Voltando um pouco à questão do homem à procura de respostas para justificar seu sofrimento, vejamos o seguinte parágrafo:

"As normas religiosas de comportamento baseiam-se nas incertezas de vida e variam muito de uma sociedade para outra. Entretanto, tornam-se mais evidentes nos momentos de crise". (MARCONI, 2001, p. 162) (grifo meu)

Portanto, a manifestação do homem barroco e a atitude do Pe. Antônio Vieira se fundem e se completam de tal forma que no equilíbrio do encontro Homem com oposição de ideias versus Sermão, prevalecerá a o esclarecimento com o uso das palavras de Deus. O texto serve de guia para que esse homem esclareça suas dúvidas e se fixe em um ideal de melhor entendimento pessoal. Dessa maneira, ele procurará sempre nas palavras de Deus as respostas para suas eternas incertezas.

Referências

BUSARELLO, Raulino. Dicionário básico latino-português. 6ª ed. Florianópolis: Editora da UFSC, 2005.

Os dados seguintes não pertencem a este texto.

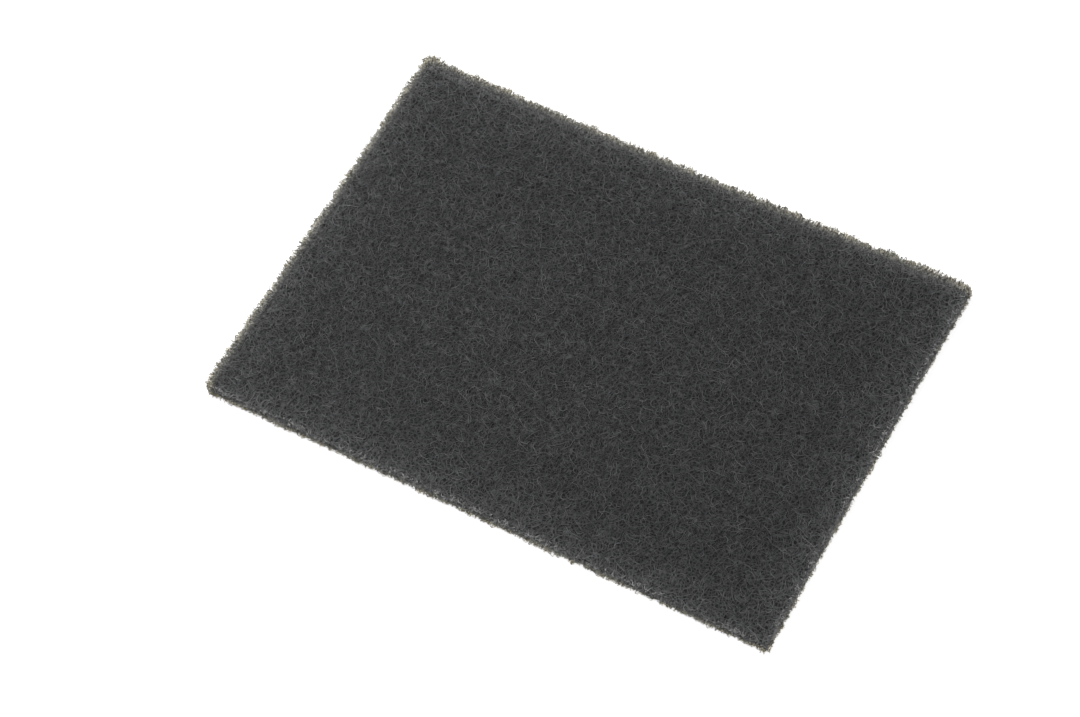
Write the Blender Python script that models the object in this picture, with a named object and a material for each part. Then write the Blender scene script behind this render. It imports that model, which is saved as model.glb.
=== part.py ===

COUTINHO, Afrânio. Introdução à literatura no Brasil. 8ª ed. Rio de Janeiro: Editora Civilização Brasileira, 1976.

GOMES, Francisco Casado. Aspectos do barroco em Portugal, Espanha e Brasil. Porto Alegre: Sulina, 1972.

MARCONI, Marina de Andrade. Antropologia: uma introdução. 5ª ed. São Paulo: Atlas, 2001.

MOISÉS, Massaud. Literatura Portuguesa através dos textos. 9ª ed. São Paulo: Cultrix, 1980.

SOUZA, Roberto Acízelo de. Teoria da literatura. 8ª ed. São Paulo: Ática, 2000.